What about opposite-sex bunkmates? Crist says the arrangement can work well in the early years, before kids approach puberty and develop a sense of modesty about their bodies. Kids who feel self-conscious can dress and undress in the bathroom or another room in the home. Opposite-sex room-sharing generally works better when siblings are close in age, he notes-kids at vastly different developmental stages may not feel as comfortable sharing close space with an opposite-sex sibling.


Siblings now, Friends Forever

After getting off to a bumpy start, room-sharing has been smooth sailing for the Hage family. It’s not about splitting the room down the middle or divvying things up 50-50, says Katey. “We don’t want them to see this as an obligation-this is something exciting that they get to do. This is their special time together, and it won’t last forever.”

Malia Jacobson is a freelance writer who specializes in sleep topics. She’s in the process of transitioning her two children to a shared bedroom.

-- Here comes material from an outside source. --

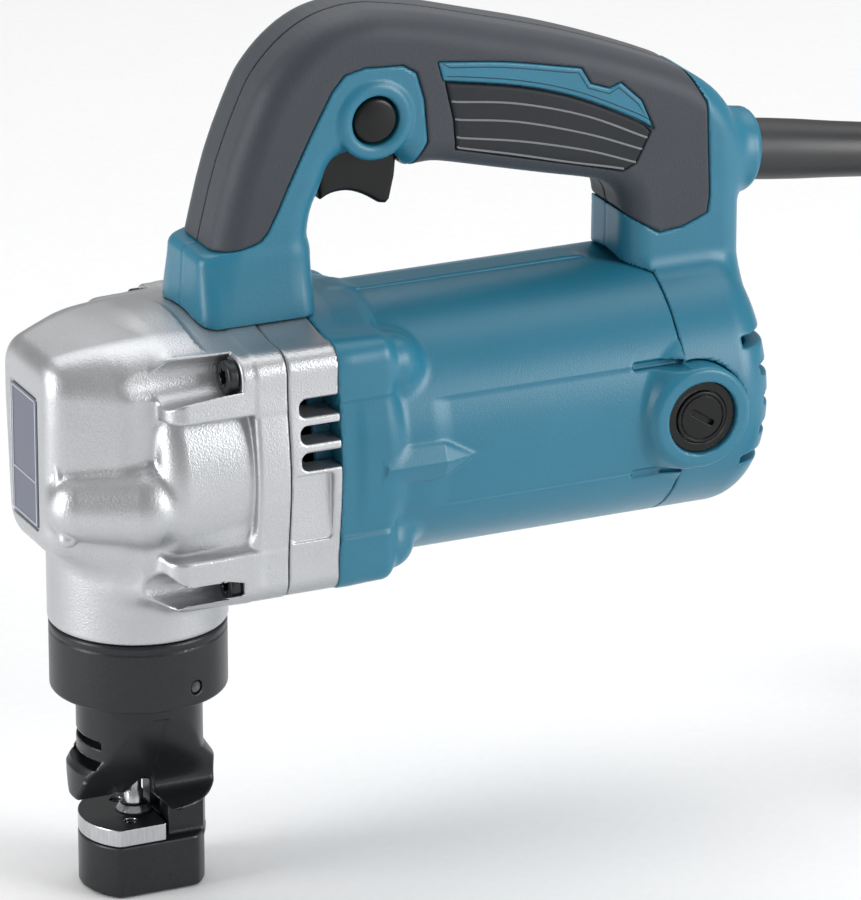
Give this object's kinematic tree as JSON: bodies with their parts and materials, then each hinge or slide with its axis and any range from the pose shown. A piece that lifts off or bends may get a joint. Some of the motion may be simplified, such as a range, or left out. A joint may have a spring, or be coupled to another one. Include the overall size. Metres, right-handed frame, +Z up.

Happy Roomates: Making Shared Rooms Work

Transitioning kids to a shared room? Here’s how to smooth the bumps.

Validate Feelings

Ask the child how he or she feels about sharing a room, and validate those feelings. Instead of telling kids, “Too bad, you have no choice,” let them know that you understand this might bring up lots of feelings for them.

Prepare The Room

Before transitioning moving a sibling into a child’s bedroom, physically prepare the bedroom for its new inhabitant. Moving a crib or bed into the room in advance helps the older child get excited about the new arrangement.

Create Sacred Space

Give each child a private space within the shared bedroom, whether it’s their own bed, a bookshelf, or a bulletin board. Let each child help decorate their private space, and designate it off-limits to sibs.

Pick Cool-Down Spots

Designate “cool-down” places in other rooms in the house where kids can take a solo break without their sib.